── Data to use ──

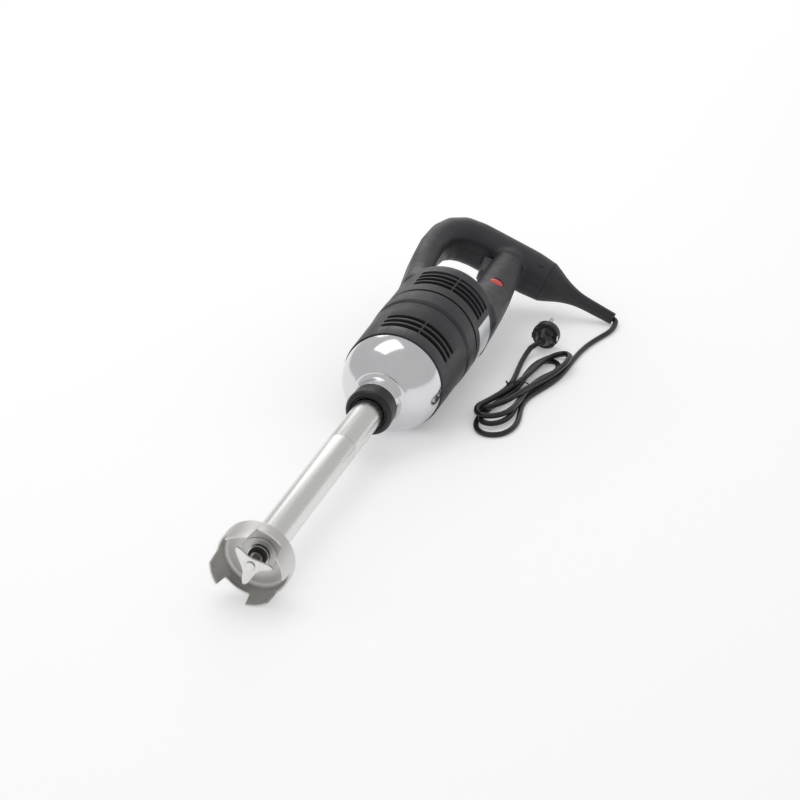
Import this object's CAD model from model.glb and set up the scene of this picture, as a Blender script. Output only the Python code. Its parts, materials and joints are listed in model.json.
"""Immersion blender lying on a pale surface: the look of each piece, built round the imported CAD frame."""

import json
import math

import bmesh
import bpy
import numpy as np
from mathutils import Matrix, Vector


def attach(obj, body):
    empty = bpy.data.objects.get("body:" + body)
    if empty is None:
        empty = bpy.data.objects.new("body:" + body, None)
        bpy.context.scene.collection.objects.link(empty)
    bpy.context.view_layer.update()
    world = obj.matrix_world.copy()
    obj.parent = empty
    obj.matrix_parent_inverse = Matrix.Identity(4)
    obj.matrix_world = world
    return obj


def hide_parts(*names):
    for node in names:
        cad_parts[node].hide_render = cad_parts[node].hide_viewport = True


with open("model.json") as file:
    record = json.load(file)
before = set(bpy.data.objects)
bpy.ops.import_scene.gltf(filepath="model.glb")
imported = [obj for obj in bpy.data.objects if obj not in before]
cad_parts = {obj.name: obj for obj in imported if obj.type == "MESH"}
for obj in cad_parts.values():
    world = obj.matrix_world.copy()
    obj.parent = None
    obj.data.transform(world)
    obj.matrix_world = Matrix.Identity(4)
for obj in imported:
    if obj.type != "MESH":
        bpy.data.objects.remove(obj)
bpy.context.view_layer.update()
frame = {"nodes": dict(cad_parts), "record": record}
NODES = frame["nodes"]
SLOT_OF = {s["node"]: s["material_slot"] for s in frame["record"]["subparts"]}

# ---- the machine's own frame: blade down, axis +Z, vents towards -Y, lead side +X, in millimetres ----

JOINTS = {j["name"]: j for j in frame["record"]["behaviour"]["joints"]}
EZ = Vector(JOINTS["rotor_spin"]["axis"]).normalized()
EY = -Vector(JOINTS["trigger_press"]["axis"]).normalized()
EX = EY.cross(EZ).normalized()
START = Vector(JOINTS["rotor_spin"]["pos_m"]) - 0.300 * EZ
LAY = Matrix.Translation(START) @ Matrix((EX, EY, EZ)).transposed().to_4x4() @ Matrix.Scale(0.001, 4)
MM = Matrix.Scale(0.001, 4)

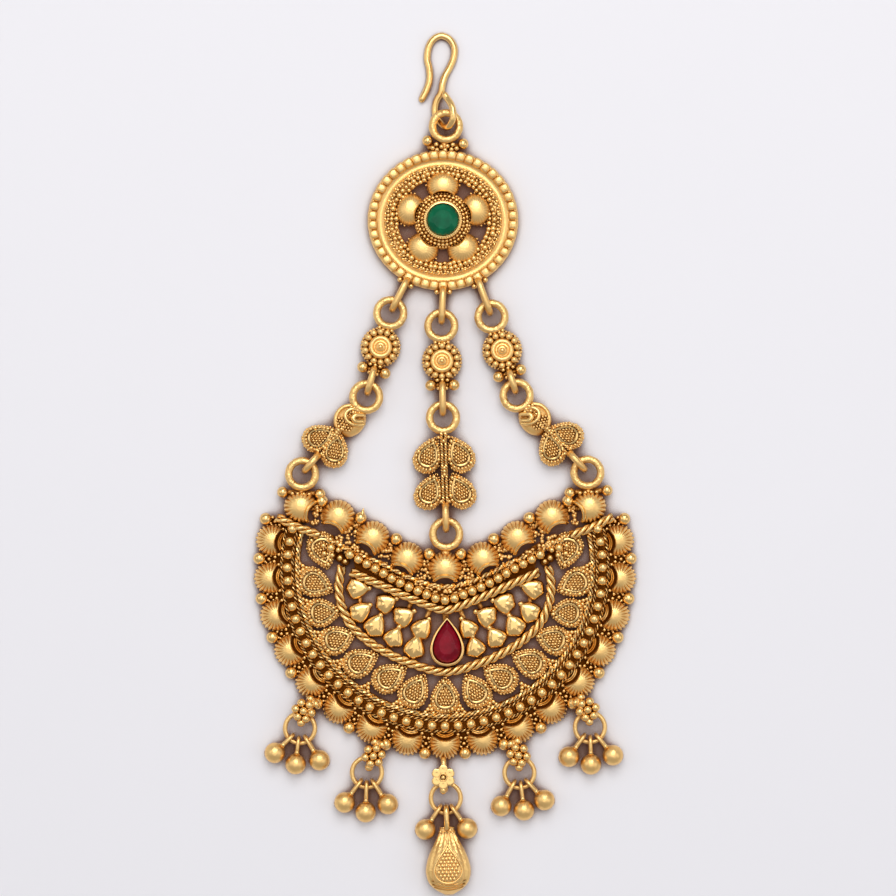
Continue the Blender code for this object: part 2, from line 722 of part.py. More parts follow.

───

Exercise instructions
Return exactly the lines that run from the top of the listing above to the line containing "before = set(bpy.data.objects)", please, keeping both end lines and leaving out everything else.

Answer in full
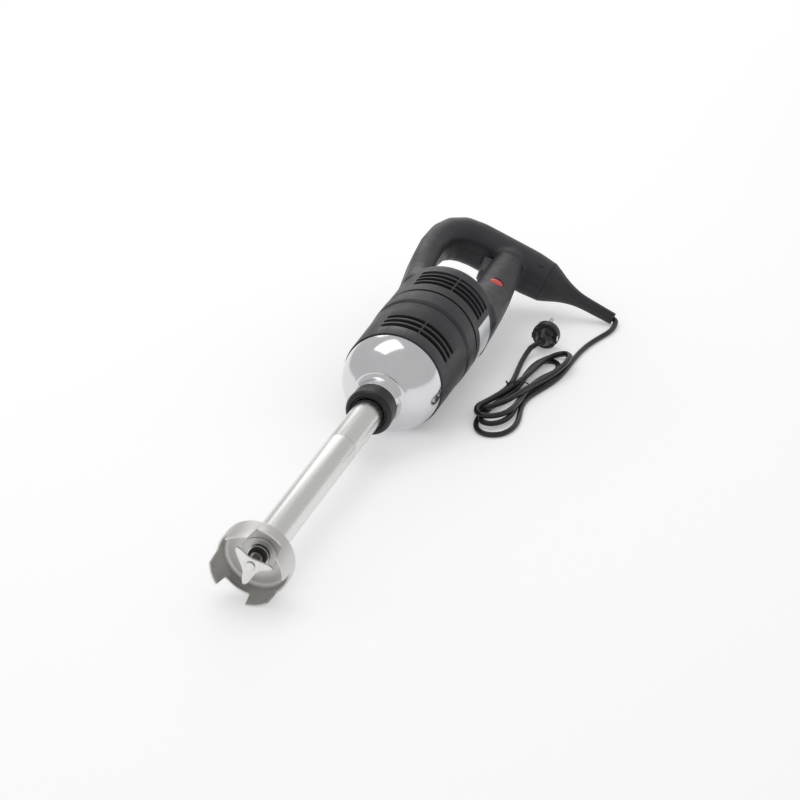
Import this object's CAD model from model.glb and set up the scene of this picture, as a Blender script. Output only the Python code. Its parts, materials and joints are listed in model.json.
"""Immersion blender lying on a pale surface: the look of each piece, built round the imported CAD frame."""

import json
import math

import bmesh
import bpy
import numpy as np
from mathutils import Matrix, Vector


def attach(obj, body):
    empty = bpy.data.objects.get("body:" + body)
    if empty is None:
        empty = bpy.data.objects.new("body:" + body, None)
        bpy.context.scene.collection.objects.link(empty)
    bpy.context.view_layer.update()
    world = obj.matrix_world.copy()
    obj.parent = empty
    obj.matrix_parent_inverse = Matrix.Identity(4)
    obj.matrix_world = world
    return obj


def hide_parts(*names):
    for node in names:
        cad_parts[node].hide_render = cad_parts[node].hide_viewport = True


with open("model.json") as file:
    record = json.load(file)
before = set(bpy.data.objects)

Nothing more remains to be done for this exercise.